COLLABORATIVE — Two-thirds of surveyed CxOs who said their companies removed silos in their organizations even before the pandemic reported weathering the events of 2020 better than their peers. Collaboration promotes resilience for at least two reasons: when people work together, more perspectives come to the fore, which is especially important in the decision-making process and in addressing complex challenges. Collaboration also helps organizations marshal resources from different areas and more readily respond to disruptive events.

During this period of lockdowns and social distancing, technology has played a critical role in replicating the collaborative work processes that came naturally with working on-site. With vaccinations rolling out around the world, some may think that we will soon return to our pre-pandemic normal, but consider this: Deloitte’s research shows that 32% of the workforce is expected to continue working remotely once pandemic lockdowns end.
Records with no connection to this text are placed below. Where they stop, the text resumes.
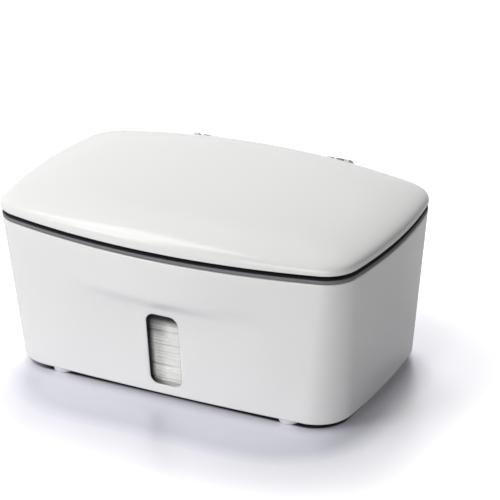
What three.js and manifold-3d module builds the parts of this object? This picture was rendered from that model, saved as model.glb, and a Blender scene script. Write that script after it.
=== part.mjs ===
// A wipes dispenser for a changing table: a tapered tub with a hinged, gasketed lid, a clear
// window that shows the stack, and a weighted plate that rides down on the wipes.
// Millimetres, +Z up, front facing -Y, origin on the floor at the middle of the object's box.
import * as THREE from "three";
import { mergeVertices } from "three/addons/utils/BufferGeometryUtils.js";
import Module from "manifold-3d";

const wasm = await Module();
wasm.setup();

// Clearances
const seatGap = 0.3; // between faces that touch on the real thing
const runningGap = 0.08; // hinge pin in its bores, on the radius
const cutOver = 4; // how far a cutting tool runs past what it cuts

// The plan outline at the seam under the lid, and at the underside
const seamWidth = 222;
const seamDepth = 144;
const seamFrontBow = 15.8;
const seamSideBow = 9.7;
const seamCorner = 19.2;
const sideTaper = 8.8; // how far each end comes in from the seam down to the underside
const frontTaper = 12.5; // the same for the front and the back
const footFrontBow = 2.9;
const footSideBow = 4;
const footCorner = 21;

// Heights from the floor
const seamHeight = 93.4; // the lid's lower edge
const seamGap = 4.9; // from the lid's lower edge down to the tub's rim
const undersideHeight = 2.5;

// Tub
const tubWall = 2.6;
const tubFloor = 3.6;
const tubBottomRound = 2.4;
const tubInnerRound = 1.6;
const rimWidth = 6.2;
const rimThickness = 2.6;
const rimUndercut = 3; // height of the slope that carries the rim
const rimEdgeRound = 0.8;

// The brow: the upper front bulges over a flatter, set-back face that holds the window
const browDepth = 3.3;
const browHalfSpan = 60;
const browBottom = 54;
const browTop = 67;

// Window
const windowWidth = 19.4;
const windowHeight = 43.6;
const windowCorner = 5;
const windowCentreHeight = 30.8;
const paneLap = 1.9;
const paneThickness = 1.4;

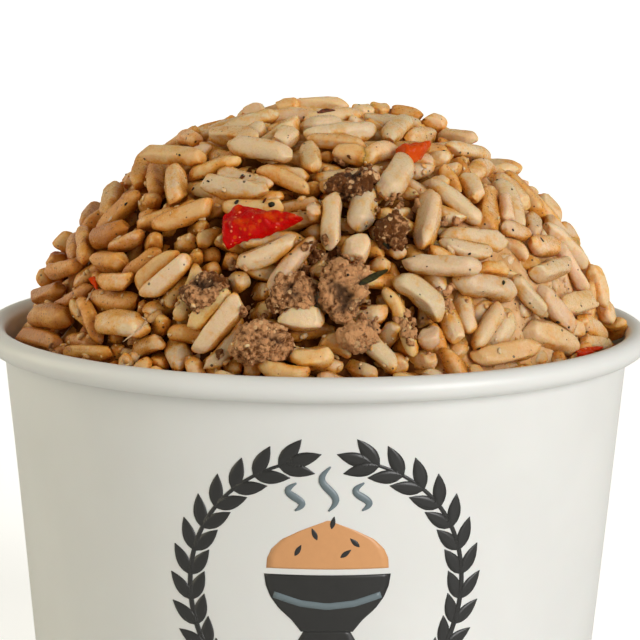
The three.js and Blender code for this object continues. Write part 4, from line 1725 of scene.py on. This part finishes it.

Compare that with just 18% of the workforce that worked remotely pre-pandemic.

Leaders who acknowledge that this “new normal” is here to stay will have to invest not only in a digital-first infrastructure that will empower remote work, but also in a digital-first workplace culture and capabilities. Organizations should also consider teaming up with external organizations — maybe even outside their own industries — that can help mitigate the impact of risk events and address challenges that are too big to solve alone.

TRUSTWORTHY — At a time when workers are scattered and even isolated, it becomes even more important to build and nurture trust. In Deloitte’s survey, more than a third of CxOs admitted they are not confident that their organizations maintained trust between leaders and employees during the height of the pandemic last year. For those who are succeeding, they are focusing on improving communication and transparency with key stakeholders, and they are choosing to lead with empathy.

Leaders can cultivate trust across three dimensions: physical, emotional, and digital. Building trust in the physical space includes prioritizing worker and customer safety. In the emotional space, surveyed CxOs said they are providing employees with stress and mental health resources, which has yielded dividends: 82% of CxOs whose organizations had done well in providing adequate mental health resources also felt that they could adapt quickly and pivot in response to disruptive events.

In the digital space, leaders may want to focus on keeping ethical principles in mind when adopting advanced technology. Implementing ethical tech includes safeguarding employee and customer privacy or working to eliminate bias in algorithms.

RESPONSIBLE — Most leaders acknowledge that businesses have a responsibility beyond the bottom line, that they need to be accountable to all their stakeholders. Considering today’s challenges, this kind of accountability can come in many forms such as championing environmental sustainability initiatives, prioritizing mental health and wellness, and promoting diversity and inclusion.

The most responsible and resilient organizations focus on many of these areas at once, cultivating a reputation as a force for good in the world. For leaders who are unsure where to start, consider asking millennial or Gen Z employees, two generational cohorts that have shown deep concern for societal impact and business responsibility. They may be able to provide a roadmap that will help organizations focus their efforts and resources.

These five attributes of resilience are relevant to business leaders not just because of the ongoing health crisis, but because this may just be the tip of the iceberg. In the same Deloitte study, 62% of CxOs believe the world could see occasional or regular disruptions of this scale going forward. It is a daunting scenario to consider, which gives us even more reason to make the most of the challenges we face today. The resilience we build now within our organizations will not only help Deloitte Philippines overcome the pandemic, but it will also fortify us for an even more uncertain future.

This article reflects the personal opinion of the author and does not reflect the official stand of the Management Association of the Philippines or MAP.

 

Attorney Fredieric “Eric” B. Landicho is a Member of the MAP and the Managing Partner and CEO of Deloitte Philippines.